Pour la première fois de son histoire, l'armée israélienne, apparemment invincible, est confrontée à la défaite. "C'est la première vraie guerre à laquelle j'ai participé", raconte Yair Geller, jeune officier en 1973. "Soudain, vous voyez des soldats mourir, des soldats blessés... Un traumatisme. Pour la première fois, j'ai vu des soldats manquer à l'appel".
Pendant les premiers jours, désespérée, l'armée israélienne subit d'immenses pertes en hommes, en chars et en avions. Mais, au fur et à mesure que des unités de réserve arrivent sur le front, la situation se stabilise quelque peu. Malgré cela, au cours de la première semaine de guerre, les Égyptiens conservent l'initiative. Tout change le dimanche 14 octobre. Les Égyptiens sont battus à plate couture lors d'une importante bataille de chars. La voie est désormais libre pour que l'armée israélienne reprenne l'initiative dans le Sinaï. Le vent tourne alors et la guerre bascule.
La division blindée, commandée par le major-général Ariel Sharon, futur premier ministre israélien, a pour mission de traverser le canal de Suez et de porter la guerre en Égypte (ou en "Afrique", comme les troupes de Tsahal ont commencé à l'appeler). Sous un feu nourri et constant, les hommes de Sharon se réorganisent et se préparent.
La 421e brigade blindée d'Erez n'était pas censée être la première à traverser le canal. Un pont roulant géant devait être installé par l'armée. Mais, en raison des combats acharnés qui font rage tout autour, le pont n'est pas arrivé à temps. Après qu'une petite force de parachutistes ait traversé le canal dans des canots pneumatiques pour sécuriser une petite tête de pont, il était temps de faire passer les chars.
La 421e brigade, avec des ponts flottants improvisés, s'est vue confier la mission impossible. Les résultats ont surpris même les Israéliens... "Notre mission était vouée à l'échec, et pourtant nous avons traversé le canal de Suez avec 28 chars sans aucune aide", raconte Tzival Kantor, officier des opérations de la brigade en 1973. "Nous avons pénétré profondément dans le territoire ennemi, éliminé toute résistance rencontrée et sommes soudain devenus les propriétaires de cet endroit".
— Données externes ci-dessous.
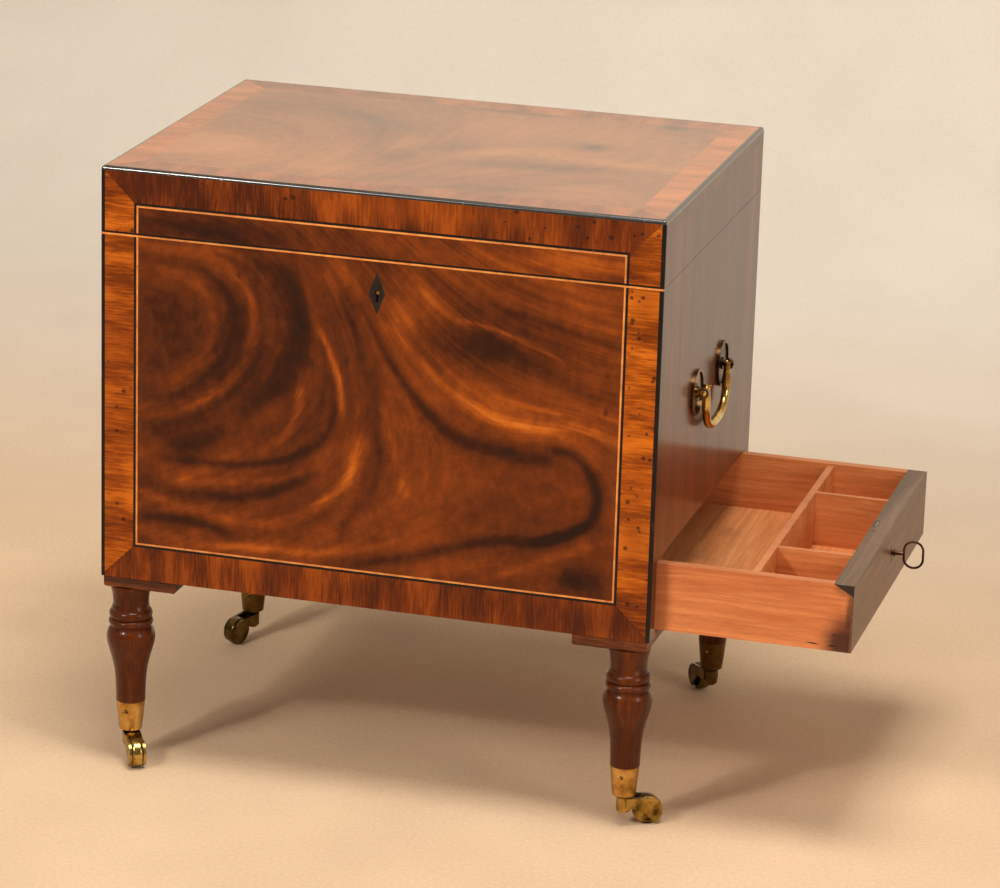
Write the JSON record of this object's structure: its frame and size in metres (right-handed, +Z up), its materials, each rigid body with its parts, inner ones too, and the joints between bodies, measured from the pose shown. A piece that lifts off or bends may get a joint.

Cette démonstration de bravoure et de camaraderie résonne encore aujourd'hui, un demi-siècle plus tard. Les officiers et les hommes de la brigade savent qu'ils ont fait quelque chose de spécial, quelque chose qui a non seulement changé le cours de la guerre, en plaçant l'Égypte sur la défensive, mais qui a peut-être même changé la face du Moyen-Orient.
"Nous savions que nous avions réussi un exploit", se souvient Yossi Regev, commandant d'une compagnie de la 421e brigade. "Nous savions également que nous n'avions pas seulement remporté la guerre, mais que nous avions aussi contribué à instaurer la paix avec l'Égypte, qui avait été notre plus grand ennemi. Quatre ans après la guerre, le président égyptien Anouar el-Sadate est venu en Israël et a amorcé un changement majeur."
"Ce que nous avons vécu dans le canal de Suez restera à jamais gravé dans nos mémoires", déclare Ehud Kochavi, un autre commandant de compagnie de la 421e brigade de 1973. "Nous pouvons nous réunir ici et nous engueuler sur des questions politiques, mais nous sommes les meilleurs amis du monde. Même après 50 ans, il n'y a pas d'amitié plus forte".
47 soldats et officiers de la 421e brigade ont été tués pendant la guerre de Kippour et des centaines ont été blessés.